- Work required -
Lift out all lines below that contain "from".

- Extracted records -

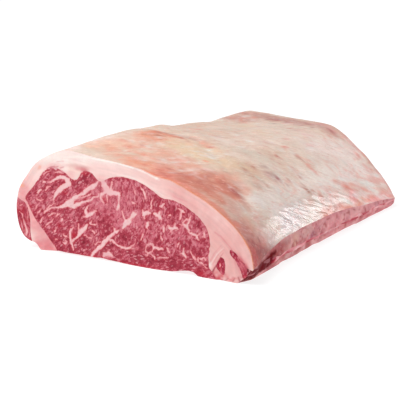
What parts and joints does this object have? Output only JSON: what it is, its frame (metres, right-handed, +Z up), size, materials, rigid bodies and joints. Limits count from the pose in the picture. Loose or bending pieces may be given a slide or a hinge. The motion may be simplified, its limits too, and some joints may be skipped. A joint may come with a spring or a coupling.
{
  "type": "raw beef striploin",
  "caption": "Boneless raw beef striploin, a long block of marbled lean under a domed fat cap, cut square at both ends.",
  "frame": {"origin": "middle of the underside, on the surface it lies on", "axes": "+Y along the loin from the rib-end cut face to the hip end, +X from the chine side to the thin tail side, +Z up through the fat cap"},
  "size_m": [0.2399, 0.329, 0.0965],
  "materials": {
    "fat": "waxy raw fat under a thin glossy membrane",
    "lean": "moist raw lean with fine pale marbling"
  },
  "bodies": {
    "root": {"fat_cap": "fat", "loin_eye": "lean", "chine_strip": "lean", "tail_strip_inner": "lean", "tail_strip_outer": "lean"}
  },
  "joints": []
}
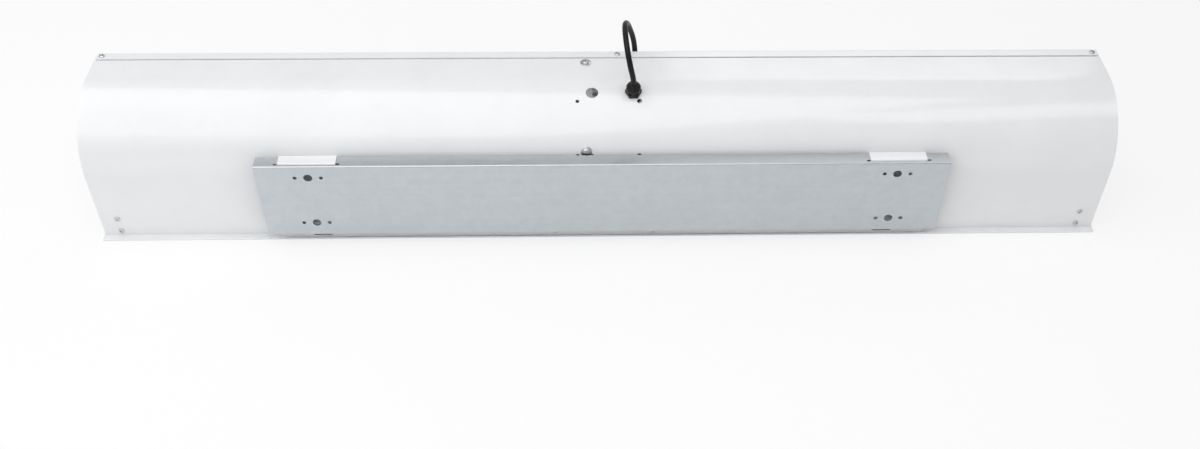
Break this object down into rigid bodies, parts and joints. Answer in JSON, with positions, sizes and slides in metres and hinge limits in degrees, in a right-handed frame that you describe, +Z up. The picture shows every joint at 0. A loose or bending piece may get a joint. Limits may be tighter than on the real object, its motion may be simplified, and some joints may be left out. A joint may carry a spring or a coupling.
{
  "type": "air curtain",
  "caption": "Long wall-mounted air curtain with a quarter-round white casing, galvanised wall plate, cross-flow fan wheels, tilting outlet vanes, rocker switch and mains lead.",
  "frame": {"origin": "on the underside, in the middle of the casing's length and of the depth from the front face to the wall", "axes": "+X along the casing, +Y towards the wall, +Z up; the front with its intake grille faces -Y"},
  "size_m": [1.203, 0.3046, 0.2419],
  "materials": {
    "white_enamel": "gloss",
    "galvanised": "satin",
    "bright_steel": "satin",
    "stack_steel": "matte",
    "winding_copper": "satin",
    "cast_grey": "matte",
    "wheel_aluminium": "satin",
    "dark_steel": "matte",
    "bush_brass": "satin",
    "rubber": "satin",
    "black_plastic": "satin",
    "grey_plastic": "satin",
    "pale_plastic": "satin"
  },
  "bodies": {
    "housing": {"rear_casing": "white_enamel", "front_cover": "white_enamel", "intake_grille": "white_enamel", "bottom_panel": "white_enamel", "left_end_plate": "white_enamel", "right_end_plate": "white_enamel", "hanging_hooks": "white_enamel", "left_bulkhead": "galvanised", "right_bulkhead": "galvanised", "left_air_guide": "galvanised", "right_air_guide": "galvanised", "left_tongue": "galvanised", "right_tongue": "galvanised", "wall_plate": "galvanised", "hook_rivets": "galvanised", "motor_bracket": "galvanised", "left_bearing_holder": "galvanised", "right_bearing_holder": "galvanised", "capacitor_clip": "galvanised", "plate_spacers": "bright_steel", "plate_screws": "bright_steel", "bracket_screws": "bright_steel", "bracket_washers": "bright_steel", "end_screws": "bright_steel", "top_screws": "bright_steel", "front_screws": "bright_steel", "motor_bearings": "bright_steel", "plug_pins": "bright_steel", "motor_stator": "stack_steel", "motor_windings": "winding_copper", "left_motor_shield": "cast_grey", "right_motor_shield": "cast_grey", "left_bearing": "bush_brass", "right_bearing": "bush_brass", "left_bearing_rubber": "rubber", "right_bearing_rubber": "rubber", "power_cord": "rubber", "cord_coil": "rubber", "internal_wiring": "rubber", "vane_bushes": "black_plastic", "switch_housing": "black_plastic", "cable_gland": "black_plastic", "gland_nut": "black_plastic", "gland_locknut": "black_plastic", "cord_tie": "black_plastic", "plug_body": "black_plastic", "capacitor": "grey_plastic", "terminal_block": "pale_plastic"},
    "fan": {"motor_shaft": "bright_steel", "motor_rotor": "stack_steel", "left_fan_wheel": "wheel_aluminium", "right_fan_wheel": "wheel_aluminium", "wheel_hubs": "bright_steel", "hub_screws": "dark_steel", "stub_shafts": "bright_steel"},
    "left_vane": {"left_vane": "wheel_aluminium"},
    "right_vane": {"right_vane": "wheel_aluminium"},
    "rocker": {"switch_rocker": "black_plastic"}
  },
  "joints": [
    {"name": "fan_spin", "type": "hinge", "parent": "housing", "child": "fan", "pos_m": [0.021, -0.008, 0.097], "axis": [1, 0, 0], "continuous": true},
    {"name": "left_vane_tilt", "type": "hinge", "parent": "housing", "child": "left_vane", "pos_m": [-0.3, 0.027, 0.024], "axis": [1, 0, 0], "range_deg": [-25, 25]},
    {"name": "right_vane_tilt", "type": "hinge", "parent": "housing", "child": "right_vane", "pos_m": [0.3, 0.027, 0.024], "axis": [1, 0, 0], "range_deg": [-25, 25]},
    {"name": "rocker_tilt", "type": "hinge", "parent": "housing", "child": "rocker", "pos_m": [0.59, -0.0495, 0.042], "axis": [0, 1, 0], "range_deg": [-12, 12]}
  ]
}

- Expected output -
What parts and joints does this object have? Output only JSON: what it is, its frame (metres, right-handed, +Z up), size, materials, rigid bodies and joints. Limits count from the pose in the picture. Loose or bending pieces may be given a slide or a hinge. The motion may be simplified, its limits too, and some joints may be skipped. A joint may come with a spring or a coupling.
  "frame": {"origin": "middle of the underside, on the surface it lies on", "axes": "+Y along the loin from the rib-end cut face to the hip end, +X from the chine side to the thin tail side, +Z up through the fat cap"},
  "frame": {"origin": "on the underside, in the middle of the casing's length and of the depth from the front face to the wall", "axes": "+X along the casing, +Y towards the wall, +Z up; the front with its intake grille faces -Y"},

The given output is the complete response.